In one of the more interesting twists of digital fate, my recent post on interactive whiteboards has been making a bit of a splash in cyberspace over the past few days.  It was first picked up by Teacher Magazine.  Then, the Washington Post spotlighted it in their Answer Sheet blog.

And while the majority of the comments in both places have been surprisingly supportive of my argument that IWBs are a waste of cash, there have been a few negative arrows slung my way.  One in particular—added to the Teacher Magazine post by a guy named Mr. D—caught my attention.

He wrote:

I think the problems is that either you are resistant to technology ie change, or you have not been exposed on how to integrate it properly.  Bill why would you give up so quickly in trying to implement it in your classroom? Don’t you have higher expectations for your students? Would you let them give up so quickly?

What bothers me in Mr. D’s comment is an attitude towards teachers that I see often in conversations about school change.  “Teachers all resistant to change and lazy!” the argument goes.  “If they’d just be persistent and determined, our schools would be saved.”

I hear this kind of thinking across domains in education.  Talk about technology use—including some of my own posts here on the Radical—targets teachers who just won’t “get on board.”  Conversations about professional learning communities and collaboration are driven by those who “won’t get on the bus.”  The general belief is that teachers lack determination and commitment in almost every circumstance.

In many cases, that’s a flawed assumption.  Want to know why your teachers “give up” in the face of new initiatives?  It’s simply because the amount of effort that most changes take doesn’t align with the corresponding benefits that change is designed to produce.

Like professionals in any field, teachers judge the transaction costs that change requires before taking action. When new practices or strategies require tons of investment—complicated planning, intensive research, sophisticated interactions with colleagues, specialized resources or tools—teachers must be convinced ahead of time that the benefits are going to outweigh these new costs of action.

Take my whiteboard argument:  I “gave up” (to borrow Mr. D’s lingo) because the amount of effort that it took to design truly innovative, student-centered learning experiences with my IWB was almost overwhelming.  The software wasn’t designed to naturally facilitate the kinds of teaching that I believe in and limited access to the hardware required that I restructure learning time in my classroom almost every day.

Was it possible to make the IWB work in my room?  Sure—I’m a pretty talented teacher and I could probably figure out how to create meaningful lessons with any tool or technique—but the benefits were limited and the costs were high.  That’s a recipe for failure every time.

It might also surprise you to know—considering that my first book on professional learning communities was published in September—that I was ready to give up on collaboration after the first few months of working with my colleagues.  Why?  Because collaboration was completely exhausting.  Designing common assessments required difficult and time-consuming conversations.  Identifying instructional strategies that work required compromise.  Remediation and enrichment required research and restructuring of traditional practices.

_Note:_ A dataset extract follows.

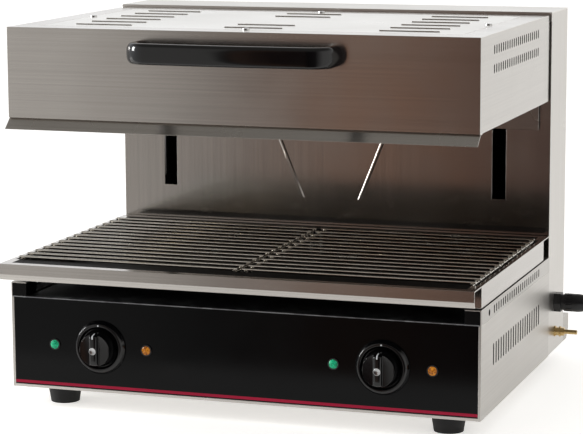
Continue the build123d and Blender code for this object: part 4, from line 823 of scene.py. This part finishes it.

Nothing that we created together during those first few months seemed to be of any real value.  Sure, we had simple successes—but those successes paled in comparison to the time and energy that we had to invest in learning to work together.  I still remember the anger that I felt every time I heard our principal—a guy I still respect and admire more than most any school leader alive—wax poetic about how great PLCs really were.  He, after all, wasn’t having to plug through new work with little support and/or guidance.

The key for school leaders interested in seeing change efforts succeed, then, is simple:  Work diligently to reduce the costs of new changes for your teachers.  Begin by identifying the practices that are the easiest to implement and introduce those early and often. Teachers will see instant benefits with little effort—and instant benefits with little effort builds momentum and confidence.

Then, target increasingly sophisticated practices that are likely to carry greater costs and find ways to make that work easier for your teachers and teams.  Provide exemplars and templates.  Hire specialists to come in and advise.  Create additional time for teachers to work with new practices on the clock.  All of these actions can balance the costs and benefits of change—and balancing the costs and benefits of change is the only way that you’re going to get your teachers to truly embrace anything new!

Richard Elmore, an educational leader, once wrote, “Accountability must be a reciprocal process. For every increment of performance I demand from you, I have an equal responsibility to provide you with the capacity to meet that expectation. Likewise, for
every investment you make in my skill and knowledge, I have a reciprocal responsibility to demonstrate some new increment in performance.”

Instead of harping on “those lazy teachers” who won’t embrace change, true instructional leaders work to build capacity by decreasing the transaction costs associated with change efforts and by ditching practices that will always require more energy than they are really worth.

Any of this make sense?

I guess I’m just tired of being told not to give up in the face of practices that I know hold little value for my students.  Change is about more than determination, you know.  It’s about careful choices.